If you have two computers and only one printer with a USB port, then How to Connect Two Computers to One Printer on a USB Cable . please help me . thanks.


----------



## Vignesh B (Apr 28, 2013)

You have to connect the 2 PCs into the LAN, in the same workgroup. Connect the the printer to one of the PC and then follow this guide. (Assuming both the PCs have Windows Vista and above)


----------



## ramakanta (Mar 19, 2014)

I want to buy HP USB Auto Printer Sharing Switch where to find it , please help me . thank you.

- - - Updated - - -

I want to buy HP USB Auto Printer Sharing Switch where to find it , please help me . thank you. 

*s10.postimg.org/6a1pofd5h/HP_USB_Auto_Printer_Sharing_Switch.jpg


----------



## vidhubhushan (Mar 19, 2014)

it seems that is not available in India. try IOGear 2-Port USB 2.0 Printer Auto Sharing Switch

- - - Updated - - -

Available at Ebay.in


----------



## ramakanta (Mar 21, 2014)

vidhubhushan said:


> it seems that is not available in India. try IOGear 2-Port USB 2.0 Printer Auto Sharing Switch
> 
> - - - Updated - - -
> 
> Available at Ebay.in





> Automatic switch function is software based and only available with USB printer or the printer function of a multi-function printer.
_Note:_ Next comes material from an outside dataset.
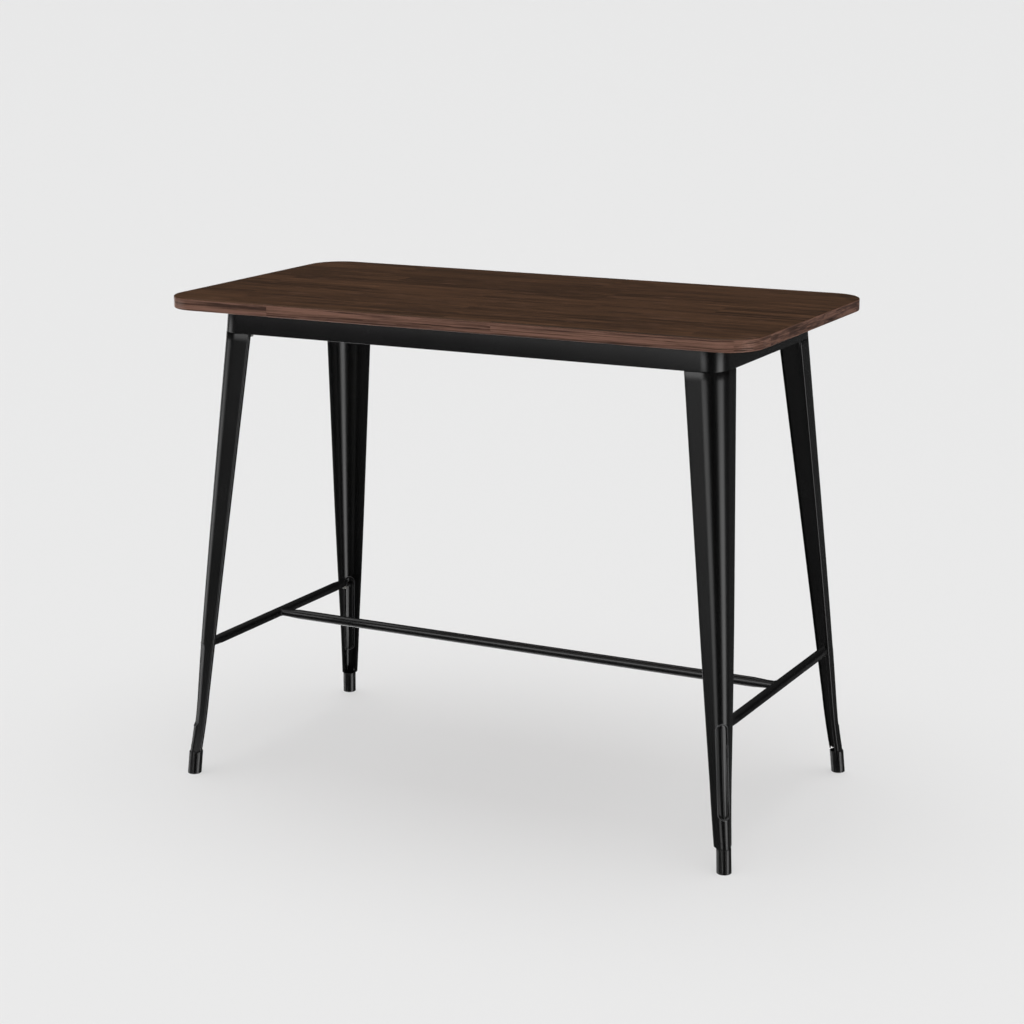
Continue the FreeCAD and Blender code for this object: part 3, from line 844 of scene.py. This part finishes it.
class TABLE_OT_apron(bpy.types.Operator):
    """Makes the bent sheet ring under the top"""
    bl_idname = "table.apron"
    bl_label = "Apron"

    def execute(self, context):
        settings = context.scene.table_frame
        size = APRON_HIGH - APRON_LOW
        draft = SPLAY * size.z
        hem, flange = 0.012, 0.025
        apron = added(
            "bent_apron", bpy.ops.mesh.primitive_cube_add, (APRON_LOW + APRON_HIGH) / 2, size=1, scale=size)
        round_edges(apron, is_upright, NOSE_TOP, 16)
        for side_x, side_y in CORNERS.values():
            edit(apron, "VERT", lambda vertex: vertex.co.z > APRON_HIGH.z - CLOSE
                 and vertex.co.x * side_x > 0 and vertex.co.y * side_y > 0)
            bpy.ops.transform.translate(value=(-draft.x * side_x, -draft.y * side_y, 0))
            leave_edit()
        for facing, width in ((1, flange), (-1, hem)):
            edit(apron, "FACE", lambda face: face.normal.z * facing > ALONG)
            bpy.ops.mesh.inset(thickness=width)
            bpy.ops.mesh.delete(type="FACE")
            leave_edit()
        round_edges(
            apron, lambda edge: is_level(edge) and len(edge.link_faces) == 2
            and abs(edge.link_faces[0].normal.z - edge.link_faces[1].normal.z) > 0.5, settings.bend_round, 4)
        apply_modifier(apron, "SOLIDIFY", thickness=SHEET, offset=-1, use_even_offset=True)
        break_edges(apron, settings.edge_break)
        smooth(apron)
        settle(apron, coat_finish("black_coat_apron"), "black_metal", "apron_frame")
        return {"FINISHED"}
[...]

For connecting and using other type of USB devices, it requires installing the included software and perform the switch using the application.



What does it means  ???


----------



## vidhubhushan (Mar 21, 2014)

ramakanta said:


> What does it means  ???



it seems the HP device that you are looking for is not available for sale in India. There is another similar device from IOGear. I have given its link. it is available in ebay.in and also listed on homeshop18 but there it is out of stock.

no idea about the description text you quoted as i have not used any such thing. i have configured and used shared printers in a LAN only (connected to any network system).


----------